David Brudney’s “The Theory Rawls, the 1844 Marx, and the Market” stresses the overlap between the young Karl Marx’s humanist critique of capitalism and Rawls’s criticism. Brudney points out how both authors were deeply sensitive to how the competitive ethos generated by capitalist markets could corrode ties of solidarity and undermine the social bases for the working classes’ self-respect — particularly by broiling alienation, indifference, and rivalry. The essay is tantalizingly short, and even Brudney admits that the tale he “wants to tell is a long one. Unfortunately . . . it has to be several compressed.”
But he is surely onto something with this analysis. Books like Rodney Peffer’s Marxism, Morality, and Social Justice and the more recent Beyond Liberal Egalitarianism by Tony Smith have shown the power and creativity of Rawls/Marx fusions. Hopefully Brudney decides to take his compressed tale and turn it into an epic.
Elizabeth Anderson’s “Rawls’s Principles of Justice as a Transcendence of Class Warfare” sees her taking the socialist tradition increasingly seriously. I still think her analysis would benefit from some infusions of Marxist dialectics, particularly regarding the forms of domination that emerge that are specific to capital. In Mute Compulsion, Marxist philosopher Søren Mau reminds us that it is peculiar to capitalist society that power operates in the three different forms of direct coercion, ideological manipulation, and the imposition of market imperatives on both workers and bosses. A comparable analysis would enrich the account of power in the Rawlsian tradition Anderson works in.

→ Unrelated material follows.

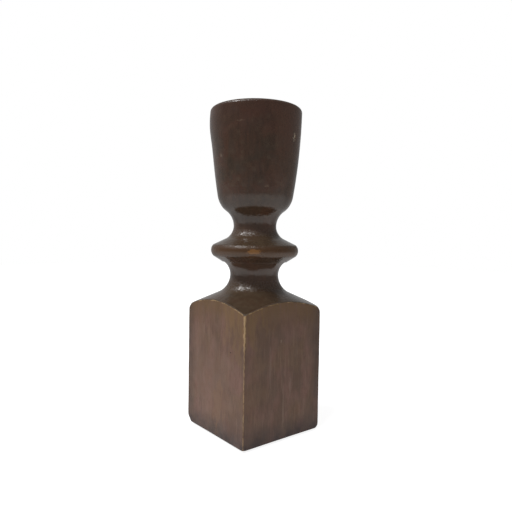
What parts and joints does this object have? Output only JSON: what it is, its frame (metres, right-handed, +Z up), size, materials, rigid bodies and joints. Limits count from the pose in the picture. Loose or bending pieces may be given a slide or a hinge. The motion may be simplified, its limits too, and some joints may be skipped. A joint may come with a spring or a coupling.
{
  "type": "candlestick",
  "caption": "Turned dark wood candlestick: square block foot, waisted neck, disc and tapered cup, with a brass-lined hole for a standard candle and felt underneath.",
  "frame": {"origin": "centre of the felt's underside, which rests on the table", "axes": "+Z up along the turning axis; the block's flat faces look along X and Y"},
  "size_m": [0.0508, 0.0508, 0.1716],
  "materials": {
    "stained_block_wood": "dark walnut stain, matt on the flat faces, lacquered on the turned shoulder",
    "lacquered_turned_wood": "dark red-brown stain under worn gloss lacquer",
    "spun_brass": "drawn brass, dulled by use",
    "screw_brass": "plain",
    "baize": "green baize felt"
  },
  "bodies": {
    "root": {"base_block": "stained_block_wood", "stem_and_cup": "lacquered_turned_wood", "brass_liner": "spun_brass", "liner_screw": "screw_brass", "felt_pad": "baize"}
  },
  "joints": []
}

Nevertheless, her situating Rawls in relation to Ricardian, Fabian, and Christian socialism fills in important history. And her argument that Rawls’s “principles of justice attempt to end class society by preventing inequalities in income, wealth, education and occupation from consolidating into distinct and heritable class identities” provides one of the clearest expositions yet on why the “welfarist” view of Rawls was simply wrong.

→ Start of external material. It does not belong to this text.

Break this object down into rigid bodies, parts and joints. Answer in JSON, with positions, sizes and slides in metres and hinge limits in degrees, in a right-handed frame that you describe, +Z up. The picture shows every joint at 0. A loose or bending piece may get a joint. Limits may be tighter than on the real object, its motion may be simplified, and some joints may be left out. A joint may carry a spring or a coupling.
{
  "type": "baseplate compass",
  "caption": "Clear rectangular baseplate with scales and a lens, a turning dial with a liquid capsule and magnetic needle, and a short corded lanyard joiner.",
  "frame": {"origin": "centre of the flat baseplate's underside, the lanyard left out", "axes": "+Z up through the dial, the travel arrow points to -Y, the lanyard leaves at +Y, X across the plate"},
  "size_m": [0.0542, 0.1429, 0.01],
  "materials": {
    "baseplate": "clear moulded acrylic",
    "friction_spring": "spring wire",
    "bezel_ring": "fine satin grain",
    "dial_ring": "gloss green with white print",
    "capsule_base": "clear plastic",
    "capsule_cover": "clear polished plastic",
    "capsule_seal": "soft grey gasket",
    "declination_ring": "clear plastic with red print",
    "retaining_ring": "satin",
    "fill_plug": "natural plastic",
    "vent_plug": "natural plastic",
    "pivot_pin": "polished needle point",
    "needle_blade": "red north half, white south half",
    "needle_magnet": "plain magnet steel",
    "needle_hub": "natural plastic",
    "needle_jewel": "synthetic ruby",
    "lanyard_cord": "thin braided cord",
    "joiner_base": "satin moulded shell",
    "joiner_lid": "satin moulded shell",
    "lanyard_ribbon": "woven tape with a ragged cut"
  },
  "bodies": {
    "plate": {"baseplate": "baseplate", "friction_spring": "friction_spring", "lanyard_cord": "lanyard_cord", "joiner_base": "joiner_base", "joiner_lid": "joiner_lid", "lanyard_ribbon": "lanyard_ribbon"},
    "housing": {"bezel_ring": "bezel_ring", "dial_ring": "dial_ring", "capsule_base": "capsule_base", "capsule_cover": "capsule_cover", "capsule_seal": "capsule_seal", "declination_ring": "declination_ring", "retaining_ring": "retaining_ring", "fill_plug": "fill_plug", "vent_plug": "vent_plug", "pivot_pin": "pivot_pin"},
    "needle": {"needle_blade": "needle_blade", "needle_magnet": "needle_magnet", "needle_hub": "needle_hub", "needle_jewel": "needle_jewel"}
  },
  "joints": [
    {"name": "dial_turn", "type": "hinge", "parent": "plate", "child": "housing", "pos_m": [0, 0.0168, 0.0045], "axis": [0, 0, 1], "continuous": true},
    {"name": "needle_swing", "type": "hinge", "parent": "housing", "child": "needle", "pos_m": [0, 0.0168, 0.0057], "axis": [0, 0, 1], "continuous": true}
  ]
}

More painful reflections on Rawls’s legacy are provided by papers from Henry Richardson and Tommie Shelby on the question of race. Inspired by the late great Charles Mills, both Richardson and Shelby affirm that Rawls was unjustly silent on matters of racial oppression and the extent to which white supremacist doctrines continued to permeate American society as systematic racism. These charges hit home, and they demonstrate the extent to which Rawls’s ideal-theoretic approach to political philosophy needed to be more attentive to material relations of power and history.
Richardson and Shelby argue that Rawls’s approach can be rescued as a theoretic weapon against racism by reconfiguring core ideas like the “original position” to take account of the history of racial oppression. I agree, but would add that Rawlsian moral theory will be fundamentally incomplete without a systematic critical theory to complement it. Black radical Marxism à la Cedric J. Robinson would be an especially helpful supplement, as would the decades of critiques of neoliberalism by authors from Wendy Brown to Quinn Slobodian.
The Enduring Relevance of A Theory of Justice
My favorite paper in the collection was the very last one: “A Society of Self-Respect” by Leif Wenar. Analytic philosophy, including Rawls, has an unfortunately deserved reputation for floating above the particularities of actual political controversies. Wenar gestures to this when he points out how even though Rawls occupies the ninth circle of academic heaven, very few of his core ideas have trickled down into the public culture. Ask anyone on the street where the idea of “class conflict” comes from and they’ll say Marx, and most people think of Friedrich Nietzsche when they hear “God is dead!” But despite its analytical simplicity as a thought experiment, even most very educated people could probably not tell you what the “original position” was all about.
Wenar thinks this is a real shame, since the rise of right-wing populism in the United States and abroad showcases why Rawls’s ideas are so necessary. As he puts it, many members of the white working class voted for Donald Trump as a middle finger to the establishment. While misguided, their reaction is at least partially the fault of centrist liberals and technocrats who long ago gave up the idea of a fighting liberalism that centers the least well-off. Wenar ends by imagining a conversation with an Uber driver in a Rawlsian society, who is proud of how his country is a fair place, where inequality is largely a thing of the past and the least well-off in society are at the center of our political concerns.
It’s a beautiful vision, rendered haunting by the contrast with our current neoliberal regime, characterized by both complacent centrists and surging authoritarian populists. Reading Rawls’s A Theory of Justice at 50 appropriately makes one think back to all the major social and political developments of the past fifty years. The conclusion is a grim one: the United States has moved further and further away from being a just society and has helped drag much of the world with it.
Since the heyday of the already inadequate liberal welfare state, we’ve endured generations of neoliberal governments claim the banner of liberalism for themselves. Under its auspices, they pushed policies that rolled back welfare for the most vulnerable, decreased union density and undercut the labor movement, backed neoconservative imperialists in their illegal wars, and advanced carceral measures as mechanisms to ameliorate social discontent. The result is a cruel society where the ruling orders largely feel they owe little to anyone, and the working and lower classes are made to feel responsible for their own subordination.
As Samuel Moyn has chronicled, the liberalism that Rawls defended as a radical ideology that prioritized the interests of the least well-off drank ever deeper from the well of conservative thought — becoming skeptical, wary, and unhopeful. We’ve all enjoyed the dark fruit of this failure of imagination and will for too long.
Rawls tells us justice is the first virtue of social institutions, as truth is to systems of thought. Our society is not just or virtuous — but it could be if we rediscovered the courage to make the world anew. Taking Rawls’s own ideas seriously, and attempting to apply them to the real-world problems of our time, may be a good place to start.